-- begin --

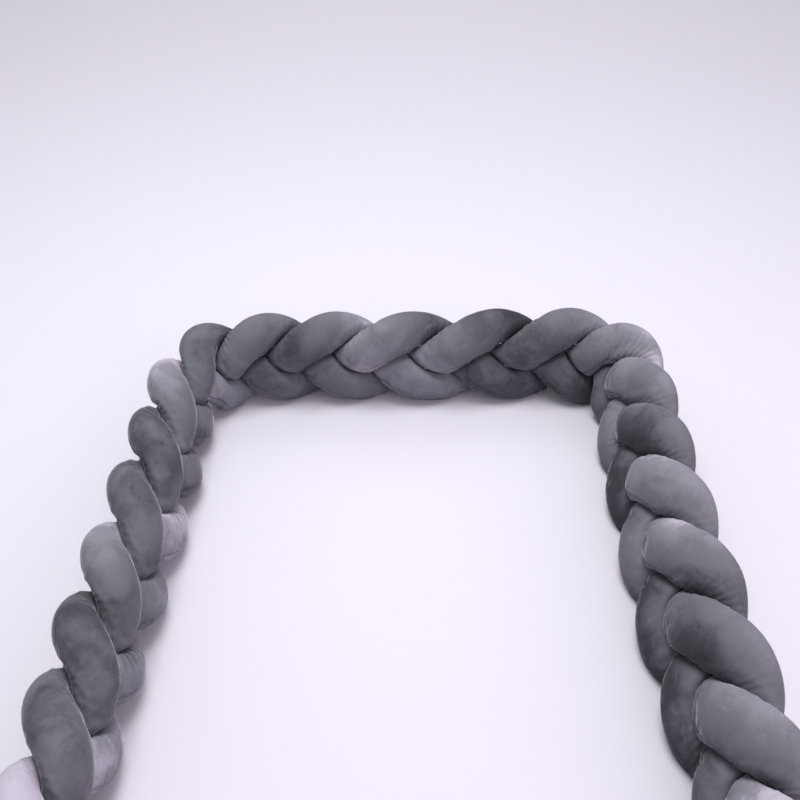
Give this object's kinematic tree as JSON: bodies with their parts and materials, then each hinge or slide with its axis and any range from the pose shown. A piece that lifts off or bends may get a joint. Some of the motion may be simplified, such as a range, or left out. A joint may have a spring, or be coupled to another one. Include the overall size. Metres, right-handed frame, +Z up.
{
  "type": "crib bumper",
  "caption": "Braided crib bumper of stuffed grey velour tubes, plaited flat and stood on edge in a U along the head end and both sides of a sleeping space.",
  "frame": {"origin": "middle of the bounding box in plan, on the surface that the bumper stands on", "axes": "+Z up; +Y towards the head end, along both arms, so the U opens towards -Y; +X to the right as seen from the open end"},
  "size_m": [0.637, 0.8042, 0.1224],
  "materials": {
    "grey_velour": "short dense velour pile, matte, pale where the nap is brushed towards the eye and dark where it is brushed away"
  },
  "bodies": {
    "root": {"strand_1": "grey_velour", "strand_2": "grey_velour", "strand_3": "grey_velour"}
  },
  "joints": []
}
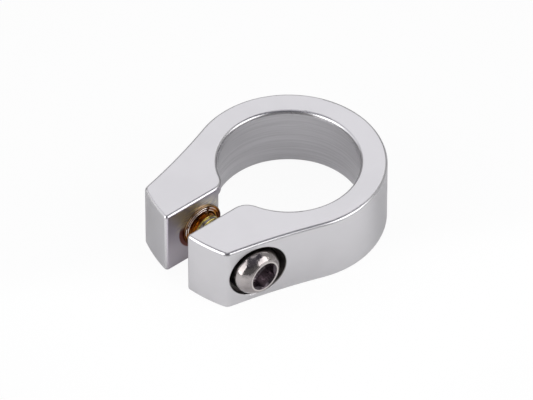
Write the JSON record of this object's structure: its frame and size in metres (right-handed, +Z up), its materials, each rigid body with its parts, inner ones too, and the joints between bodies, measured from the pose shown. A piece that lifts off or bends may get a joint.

-- end --
-- begin --

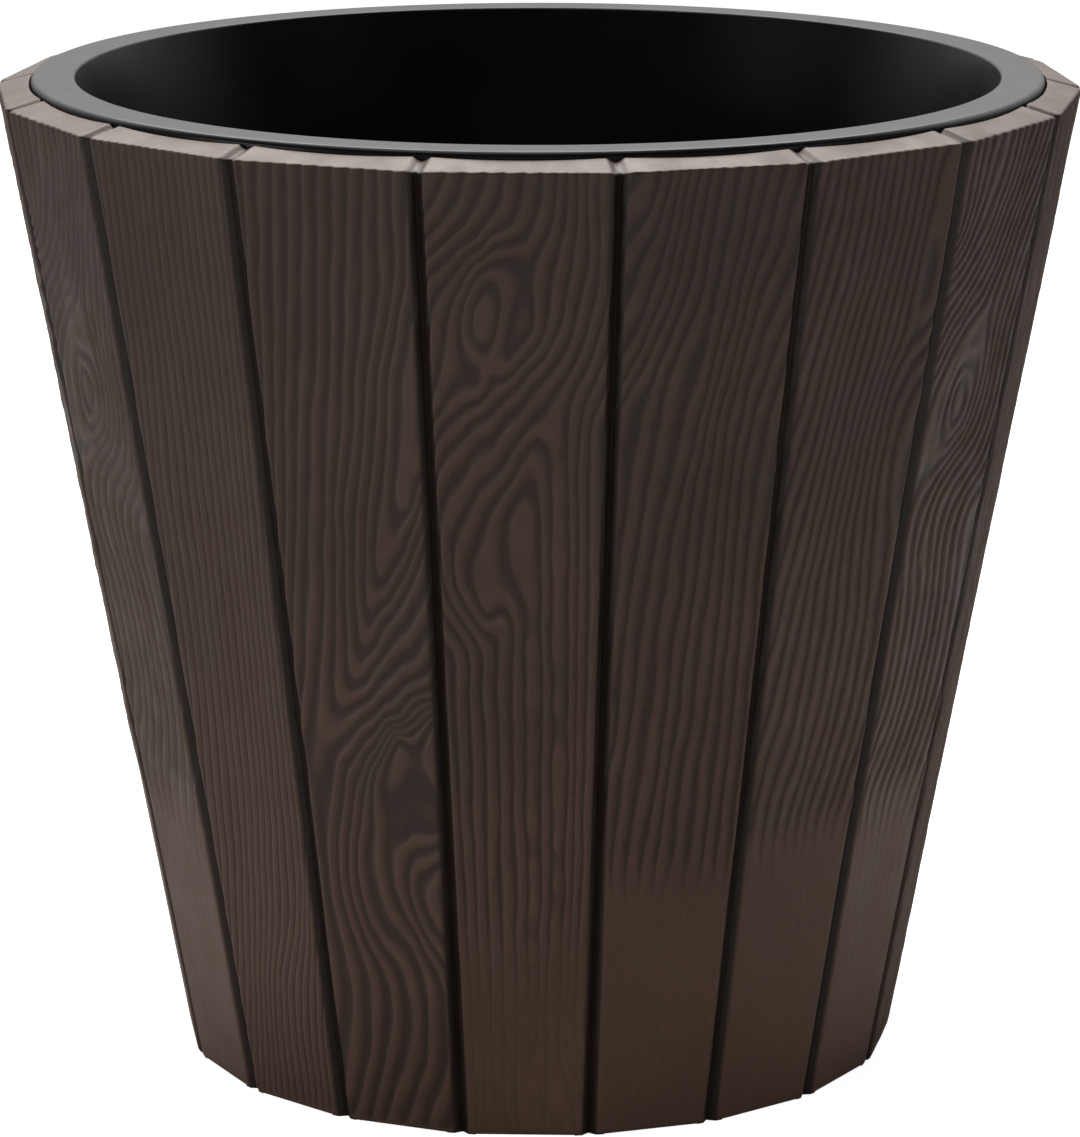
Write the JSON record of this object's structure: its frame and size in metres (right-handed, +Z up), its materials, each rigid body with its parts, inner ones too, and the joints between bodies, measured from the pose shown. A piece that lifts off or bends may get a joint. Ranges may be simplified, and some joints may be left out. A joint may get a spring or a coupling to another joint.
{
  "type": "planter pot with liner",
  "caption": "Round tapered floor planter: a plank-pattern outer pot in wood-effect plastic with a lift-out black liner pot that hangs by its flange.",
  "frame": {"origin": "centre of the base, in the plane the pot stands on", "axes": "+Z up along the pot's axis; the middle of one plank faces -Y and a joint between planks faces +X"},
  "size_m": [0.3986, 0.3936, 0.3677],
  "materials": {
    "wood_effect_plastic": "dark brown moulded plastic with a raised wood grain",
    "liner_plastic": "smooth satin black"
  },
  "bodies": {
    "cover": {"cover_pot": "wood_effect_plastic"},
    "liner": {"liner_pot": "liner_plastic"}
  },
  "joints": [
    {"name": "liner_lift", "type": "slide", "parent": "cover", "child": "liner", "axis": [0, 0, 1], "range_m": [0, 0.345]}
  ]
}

-- end --

*SHORT PROBLEM*.
Search the data above for lines holding "joints" and copy each of them.

*EXPECTED ANSWER*.
  "joints": []
Write the JSON record of this object's structure: its frame and size in metres (right-handed, +Z up), its materials, each rigid body with its parts, inner ones too, and the joints between bodies, measured from the pose shown. A piece that lifts off or bends may get a joint.
Write the JSON record of this object's structure: its frame and size in metres (right-handed, +Z up), its materials, each rigid body with its parts, inner ones too, and the joints between bodies, measured from the pose shown. A piece that lifts off or bends may get a joint. Ranges may be simplified, and some joints may be left out. A joint may get a spring or a coupling to another joint.
  "joints": [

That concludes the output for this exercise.